Thursday, July 05, 2007

O rato


A princípio, eu pensei haver sido um rato. Aliás, pela pancada na porta do apartamento, um rato grande, ou seja, um guabiru. Então, com receio de que fosse mesmo o repelente flagelo das civilizações, temi abrir a porta. Em seguida, ouvi ruído de papéis na garagem. Quase não havia dúvida. Mas, como passei a ouvir abrir de caixas, o som da grade do terraço e da estante esmaltada, passei a pensar que fosse meu pai. Porém, o que estaria fazendo meu pai ali, de madrugadinha, sem medo de me fazer medo? – perguntei, cá com meus botões. Minhas mãos ficaram frias, o sangue me fugira das extremidades, o cabelo se me arrepiara. Não, não era um rato, o transmissor da leptospirose, nem meu pai, não era nada disso. Pelo temor redobrado que sentia, intuitivamente, devia ser um rato humano. Pensei em ligar para a polícia, porém o ladrão poderia estar armado, pois ladrões não obedecem lei de desarmamento. Tive medo de que tentasse arrombar a porta. Ladrões que penetram em imóvel alheio, na calada da noite, são arrombadores. E os de hoje não usam mais roupas de ladrão como antigamente, máscaras, nem vêm de longe. Às vezes, são moradores do bairro, desses que vão à igreja, casamento, torcem pelo nosso time e tiram nossas namoradas para dançar.
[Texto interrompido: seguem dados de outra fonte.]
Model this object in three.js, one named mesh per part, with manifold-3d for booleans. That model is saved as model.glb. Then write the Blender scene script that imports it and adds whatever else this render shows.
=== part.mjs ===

Na minha biblioteca e no meu apartamento não tem arma, tem alma, literatura e ciência. Finalmente, um silêncio expectante tomou conta da garagem e biblioteca ao lado. Esperei que o galo anunciasse a manhã e os passarinhos sobrevoassem o cômodo onde repousam as coleções de livros. Quando contemplei pelas janelas a aurora e inalei o eflúvio matutino, abri a porta e penetrei no espaço violado pelo rato. O rato era mesmo a metáfora de um homem. Tudo revirado, não levou um romance; sequer a Antologia Poética de Carlos Drummond de Andrade, onde se lê “Morte do Leiteiro”. Mas, em meio ao desapontamento, uma constatação óbvia: o ladrão era narcisista, pois roubara o meu espelho.